There are times and places to share negative opinions. Being outspoken on social media can be vital to discussion, but when you’re trying to build yourself up personally, avoid tearing anyone else down to do so. You look smaller by doing so, not larger.


 

So there you are, my tips, tricks, habits, and advice on communicating professionally in email. Keep in mind, all interaction is highly contextual, but approaching email as if it were a business interaction is often the best way to avoid stepping on toes.

Some of these things may not work for your personal style or communication, and that’s fine. You have to do what you feel is right for you. If what I’m describing is too stiff, too formal, consider at least the spirit behind my guidance and make sure you’re not actively insulting the other party (such as with gendered language).

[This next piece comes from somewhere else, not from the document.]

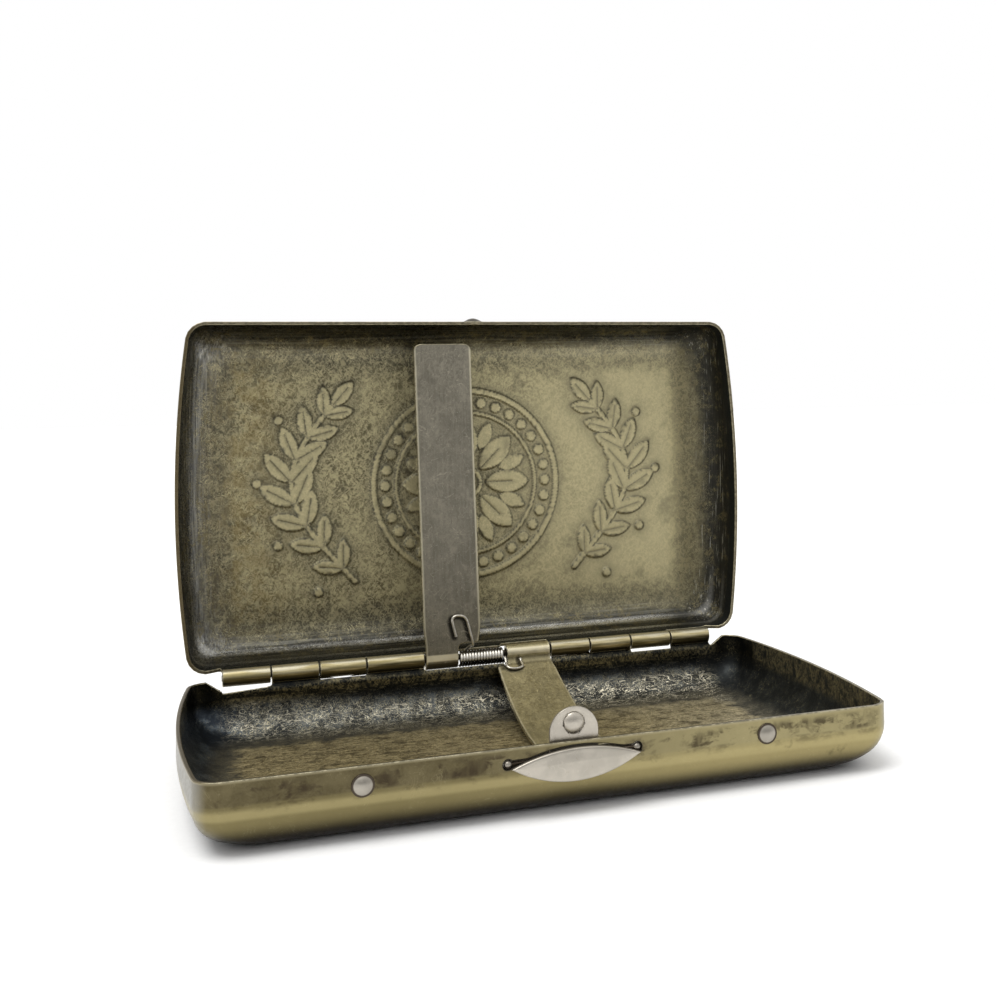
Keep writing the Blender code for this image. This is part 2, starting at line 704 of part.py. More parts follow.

Business communication sets a tone for how you’re going to behave in the future with this person. And, from my experience, keeping the business aspects separate from personal or promotional is the safest way to ensure you’re communicating effectively and simply.

But if you have a burning desire to talk about your kids in every single email you send, I am not going to be the one to stop you. But please, please, if you take nothing else, make your initial subject line unique!